◆ **TASK TO CARRY OUT**: Take the lines from the one bearing "clear_scene()" to the one bearing "bpy.context.scene.collection.objects.link(empty)", inclusive, and reproduce them exactly; include no other line.
'''
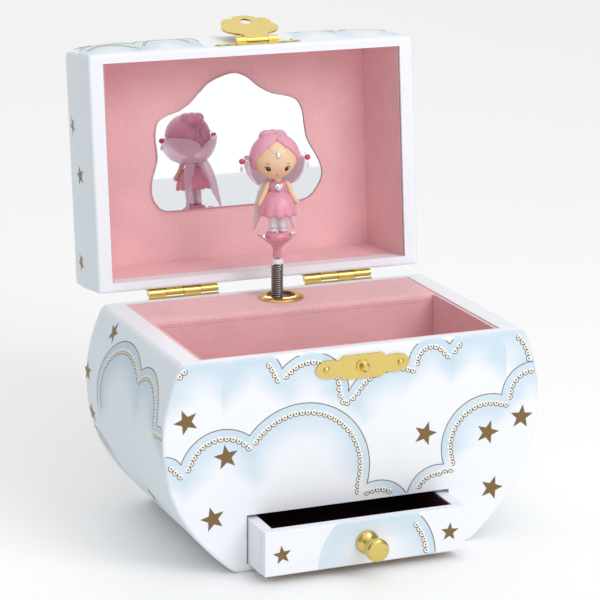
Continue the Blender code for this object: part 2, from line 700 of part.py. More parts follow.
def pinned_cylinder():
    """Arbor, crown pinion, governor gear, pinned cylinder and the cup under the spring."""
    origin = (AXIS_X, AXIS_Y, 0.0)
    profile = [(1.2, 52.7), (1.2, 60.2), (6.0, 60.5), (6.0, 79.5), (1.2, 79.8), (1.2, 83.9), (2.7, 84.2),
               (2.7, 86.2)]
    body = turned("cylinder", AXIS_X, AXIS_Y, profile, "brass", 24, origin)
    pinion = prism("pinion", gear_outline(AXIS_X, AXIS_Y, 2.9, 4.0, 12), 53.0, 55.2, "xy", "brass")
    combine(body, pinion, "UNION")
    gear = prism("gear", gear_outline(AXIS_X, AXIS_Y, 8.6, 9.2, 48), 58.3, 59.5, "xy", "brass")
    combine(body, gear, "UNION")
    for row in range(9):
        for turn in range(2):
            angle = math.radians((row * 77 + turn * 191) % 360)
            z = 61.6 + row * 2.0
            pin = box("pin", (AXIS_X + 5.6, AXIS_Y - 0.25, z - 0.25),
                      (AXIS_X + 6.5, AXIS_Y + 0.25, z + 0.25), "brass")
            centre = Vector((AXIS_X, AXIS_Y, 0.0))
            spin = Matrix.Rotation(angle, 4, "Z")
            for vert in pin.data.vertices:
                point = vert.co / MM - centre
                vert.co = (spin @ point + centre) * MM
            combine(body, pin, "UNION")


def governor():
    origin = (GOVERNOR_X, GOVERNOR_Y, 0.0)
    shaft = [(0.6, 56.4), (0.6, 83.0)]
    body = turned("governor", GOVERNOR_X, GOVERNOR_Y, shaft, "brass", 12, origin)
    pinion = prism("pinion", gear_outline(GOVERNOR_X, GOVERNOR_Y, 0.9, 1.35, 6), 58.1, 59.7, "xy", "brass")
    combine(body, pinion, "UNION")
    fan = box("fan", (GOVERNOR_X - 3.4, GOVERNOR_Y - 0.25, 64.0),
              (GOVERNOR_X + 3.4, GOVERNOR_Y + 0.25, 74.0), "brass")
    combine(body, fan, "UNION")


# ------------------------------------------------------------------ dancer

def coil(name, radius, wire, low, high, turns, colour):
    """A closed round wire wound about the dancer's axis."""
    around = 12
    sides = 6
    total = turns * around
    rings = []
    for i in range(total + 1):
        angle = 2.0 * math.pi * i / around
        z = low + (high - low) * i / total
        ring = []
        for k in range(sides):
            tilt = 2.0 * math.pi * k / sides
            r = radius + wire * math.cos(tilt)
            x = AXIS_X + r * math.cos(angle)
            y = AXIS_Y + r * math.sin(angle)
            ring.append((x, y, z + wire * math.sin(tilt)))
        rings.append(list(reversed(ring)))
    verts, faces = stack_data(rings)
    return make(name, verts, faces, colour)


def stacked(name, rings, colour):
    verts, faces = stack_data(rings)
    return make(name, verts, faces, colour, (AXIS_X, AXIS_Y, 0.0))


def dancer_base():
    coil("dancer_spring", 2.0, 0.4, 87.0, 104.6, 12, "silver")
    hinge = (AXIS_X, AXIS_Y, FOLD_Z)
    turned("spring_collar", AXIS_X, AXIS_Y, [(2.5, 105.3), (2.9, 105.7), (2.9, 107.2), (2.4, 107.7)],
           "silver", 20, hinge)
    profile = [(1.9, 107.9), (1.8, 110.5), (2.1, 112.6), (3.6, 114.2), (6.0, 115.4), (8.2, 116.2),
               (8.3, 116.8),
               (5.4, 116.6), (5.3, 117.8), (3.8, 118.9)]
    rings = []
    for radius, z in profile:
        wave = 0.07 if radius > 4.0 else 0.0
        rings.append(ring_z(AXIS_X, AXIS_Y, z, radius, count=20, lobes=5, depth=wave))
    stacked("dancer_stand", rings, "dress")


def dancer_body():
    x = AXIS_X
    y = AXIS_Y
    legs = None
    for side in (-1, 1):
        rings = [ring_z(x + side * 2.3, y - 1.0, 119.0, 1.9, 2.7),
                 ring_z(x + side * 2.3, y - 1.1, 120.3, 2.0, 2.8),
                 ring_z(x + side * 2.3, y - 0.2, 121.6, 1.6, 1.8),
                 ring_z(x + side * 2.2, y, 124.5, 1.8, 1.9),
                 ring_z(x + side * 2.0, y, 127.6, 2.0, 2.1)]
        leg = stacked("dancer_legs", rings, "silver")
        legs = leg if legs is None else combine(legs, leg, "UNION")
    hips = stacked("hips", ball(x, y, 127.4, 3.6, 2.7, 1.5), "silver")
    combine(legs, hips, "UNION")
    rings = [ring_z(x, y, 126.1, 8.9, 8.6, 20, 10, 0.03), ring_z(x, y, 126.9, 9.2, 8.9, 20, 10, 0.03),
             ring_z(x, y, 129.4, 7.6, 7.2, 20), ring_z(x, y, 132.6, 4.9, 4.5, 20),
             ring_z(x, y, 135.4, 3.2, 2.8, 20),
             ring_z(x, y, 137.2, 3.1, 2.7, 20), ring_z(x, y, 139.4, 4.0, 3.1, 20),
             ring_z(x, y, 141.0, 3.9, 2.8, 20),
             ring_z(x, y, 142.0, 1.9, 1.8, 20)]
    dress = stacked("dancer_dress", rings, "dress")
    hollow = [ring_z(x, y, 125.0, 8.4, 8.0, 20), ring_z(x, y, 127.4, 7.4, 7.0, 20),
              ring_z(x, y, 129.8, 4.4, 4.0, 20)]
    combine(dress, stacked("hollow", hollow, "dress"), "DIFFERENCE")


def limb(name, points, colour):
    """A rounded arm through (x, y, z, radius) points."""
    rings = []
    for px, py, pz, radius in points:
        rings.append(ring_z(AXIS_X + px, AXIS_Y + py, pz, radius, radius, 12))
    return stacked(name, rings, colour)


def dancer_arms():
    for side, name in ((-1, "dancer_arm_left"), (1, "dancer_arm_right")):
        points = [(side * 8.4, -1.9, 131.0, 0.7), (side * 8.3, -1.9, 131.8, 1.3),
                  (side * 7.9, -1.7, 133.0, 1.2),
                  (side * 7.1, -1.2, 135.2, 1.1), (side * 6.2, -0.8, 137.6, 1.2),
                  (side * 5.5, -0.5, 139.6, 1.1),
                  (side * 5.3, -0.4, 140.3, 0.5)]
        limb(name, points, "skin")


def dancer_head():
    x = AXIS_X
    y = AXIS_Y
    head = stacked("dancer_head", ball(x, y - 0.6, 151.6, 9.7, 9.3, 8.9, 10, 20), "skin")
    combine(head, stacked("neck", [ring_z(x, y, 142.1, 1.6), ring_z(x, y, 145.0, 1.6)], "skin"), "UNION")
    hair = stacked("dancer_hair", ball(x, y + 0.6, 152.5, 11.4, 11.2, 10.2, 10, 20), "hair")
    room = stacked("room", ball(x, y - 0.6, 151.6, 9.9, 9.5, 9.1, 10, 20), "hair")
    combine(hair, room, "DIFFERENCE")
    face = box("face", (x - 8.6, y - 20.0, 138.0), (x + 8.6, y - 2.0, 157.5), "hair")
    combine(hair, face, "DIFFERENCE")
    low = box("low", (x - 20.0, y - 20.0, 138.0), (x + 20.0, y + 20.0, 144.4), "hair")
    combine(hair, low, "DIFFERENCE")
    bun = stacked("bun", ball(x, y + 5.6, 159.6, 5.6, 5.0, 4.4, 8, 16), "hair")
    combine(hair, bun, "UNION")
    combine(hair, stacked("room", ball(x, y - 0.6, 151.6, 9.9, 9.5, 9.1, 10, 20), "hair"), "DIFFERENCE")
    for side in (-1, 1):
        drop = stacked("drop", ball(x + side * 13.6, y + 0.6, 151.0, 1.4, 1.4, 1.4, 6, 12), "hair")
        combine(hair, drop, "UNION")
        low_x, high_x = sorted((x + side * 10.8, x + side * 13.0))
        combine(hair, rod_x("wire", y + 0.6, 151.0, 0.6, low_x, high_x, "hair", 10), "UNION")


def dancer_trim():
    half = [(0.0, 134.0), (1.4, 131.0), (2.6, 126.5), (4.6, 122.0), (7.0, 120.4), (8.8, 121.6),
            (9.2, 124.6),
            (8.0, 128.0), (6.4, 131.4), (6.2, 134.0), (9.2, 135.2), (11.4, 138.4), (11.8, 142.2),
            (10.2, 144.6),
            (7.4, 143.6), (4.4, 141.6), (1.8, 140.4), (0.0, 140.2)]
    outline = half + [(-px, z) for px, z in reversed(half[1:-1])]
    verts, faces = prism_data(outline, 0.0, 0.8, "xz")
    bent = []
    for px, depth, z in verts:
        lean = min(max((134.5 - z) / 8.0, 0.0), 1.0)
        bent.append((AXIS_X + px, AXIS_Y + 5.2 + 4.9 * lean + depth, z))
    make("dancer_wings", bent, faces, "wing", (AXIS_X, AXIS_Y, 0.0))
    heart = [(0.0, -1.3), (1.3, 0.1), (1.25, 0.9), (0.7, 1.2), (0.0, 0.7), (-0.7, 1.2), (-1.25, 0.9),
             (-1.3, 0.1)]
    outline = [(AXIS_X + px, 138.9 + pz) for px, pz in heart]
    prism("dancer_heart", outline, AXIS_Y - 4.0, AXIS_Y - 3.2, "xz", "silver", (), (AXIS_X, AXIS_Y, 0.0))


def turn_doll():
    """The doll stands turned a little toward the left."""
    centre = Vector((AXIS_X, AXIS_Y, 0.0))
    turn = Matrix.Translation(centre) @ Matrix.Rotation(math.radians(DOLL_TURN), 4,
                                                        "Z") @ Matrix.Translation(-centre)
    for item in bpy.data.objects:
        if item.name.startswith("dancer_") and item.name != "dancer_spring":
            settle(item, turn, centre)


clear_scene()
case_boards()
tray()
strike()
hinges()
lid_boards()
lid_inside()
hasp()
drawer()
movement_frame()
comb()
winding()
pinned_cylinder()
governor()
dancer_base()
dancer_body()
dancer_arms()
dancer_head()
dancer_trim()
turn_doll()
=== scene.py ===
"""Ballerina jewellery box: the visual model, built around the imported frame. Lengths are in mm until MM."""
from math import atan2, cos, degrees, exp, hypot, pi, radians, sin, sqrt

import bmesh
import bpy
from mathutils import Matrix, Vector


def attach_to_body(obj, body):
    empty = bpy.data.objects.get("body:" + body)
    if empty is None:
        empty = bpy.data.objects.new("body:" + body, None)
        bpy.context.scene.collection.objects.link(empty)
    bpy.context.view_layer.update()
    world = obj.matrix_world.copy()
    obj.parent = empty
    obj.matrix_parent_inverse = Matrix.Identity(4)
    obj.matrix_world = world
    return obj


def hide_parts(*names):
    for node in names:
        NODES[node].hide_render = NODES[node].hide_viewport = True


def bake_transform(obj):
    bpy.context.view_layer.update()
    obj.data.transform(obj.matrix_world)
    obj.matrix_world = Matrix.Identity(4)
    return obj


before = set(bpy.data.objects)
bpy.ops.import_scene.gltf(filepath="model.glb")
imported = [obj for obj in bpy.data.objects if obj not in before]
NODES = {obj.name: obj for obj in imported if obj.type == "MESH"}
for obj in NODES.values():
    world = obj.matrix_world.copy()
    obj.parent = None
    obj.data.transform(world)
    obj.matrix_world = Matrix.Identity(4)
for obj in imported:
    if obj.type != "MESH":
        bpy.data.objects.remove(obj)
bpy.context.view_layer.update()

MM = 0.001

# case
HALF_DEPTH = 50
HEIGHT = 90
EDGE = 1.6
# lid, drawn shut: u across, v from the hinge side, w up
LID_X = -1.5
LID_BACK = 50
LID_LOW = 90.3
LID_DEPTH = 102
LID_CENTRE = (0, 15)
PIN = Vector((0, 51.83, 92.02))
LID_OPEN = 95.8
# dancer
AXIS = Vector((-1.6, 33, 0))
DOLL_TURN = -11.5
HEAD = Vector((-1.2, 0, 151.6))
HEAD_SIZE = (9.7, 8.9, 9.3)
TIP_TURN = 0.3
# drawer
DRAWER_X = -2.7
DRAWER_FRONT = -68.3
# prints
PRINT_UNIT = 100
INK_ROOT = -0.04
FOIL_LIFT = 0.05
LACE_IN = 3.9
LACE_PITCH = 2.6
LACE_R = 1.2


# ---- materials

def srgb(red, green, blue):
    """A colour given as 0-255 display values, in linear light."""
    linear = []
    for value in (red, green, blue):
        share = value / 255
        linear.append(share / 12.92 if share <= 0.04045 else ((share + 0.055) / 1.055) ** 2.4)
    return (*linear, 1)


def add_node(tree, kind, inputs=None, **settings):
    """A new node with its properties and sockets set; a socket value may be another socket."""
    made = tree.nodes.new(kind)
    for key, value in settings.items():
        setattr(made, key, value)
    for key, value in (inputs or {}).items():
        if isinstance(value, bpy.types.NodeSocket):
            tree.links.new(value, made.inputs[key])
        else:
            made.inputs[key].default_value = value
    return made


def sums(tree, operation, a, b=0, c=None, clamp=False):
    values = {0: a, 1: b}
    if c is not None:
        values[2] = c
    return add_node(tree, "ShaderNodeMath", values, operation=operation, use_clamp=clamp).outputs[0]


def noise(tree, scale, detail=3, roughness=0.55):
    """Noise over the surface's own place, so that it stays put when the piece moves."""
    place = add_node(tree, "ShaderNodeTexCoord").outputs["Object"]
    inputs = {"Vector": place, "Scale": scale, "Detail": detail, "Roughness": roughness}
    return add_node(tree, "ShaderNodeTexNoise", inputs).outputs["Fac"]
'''
◆ **EXPECTED ANSWER**:
clear_scene()
case_boards()
tray()
strike()
hinges()
lid_boards()
lid_inside()
hasp()
drawer()
movement_frame()
comb()
winding()
pinned_cylinder()
governor()
dancer_base()
dancer_body()
dancer_arms()
dancer_head()
dancer_trim()
turn_doll()
=== scene.py ===
"""Ballerina jewellery box: the visual model, built around the imported frame. Lengths are in mm until MM."""
from math import atan2, cos, degrees, exp, hypot, pi, radians, sin, sqrt

import bmesh
import bpy
from mathutils import Matrix, Vector


def attach_to_body(obj, body):
    empty = bpy.data.objects.get("body:" + body)
    if empty is None:
        empty = bpy.data.objects.new("body:" + body, None)
        bpy.context.scene.collection.objects.link(empty)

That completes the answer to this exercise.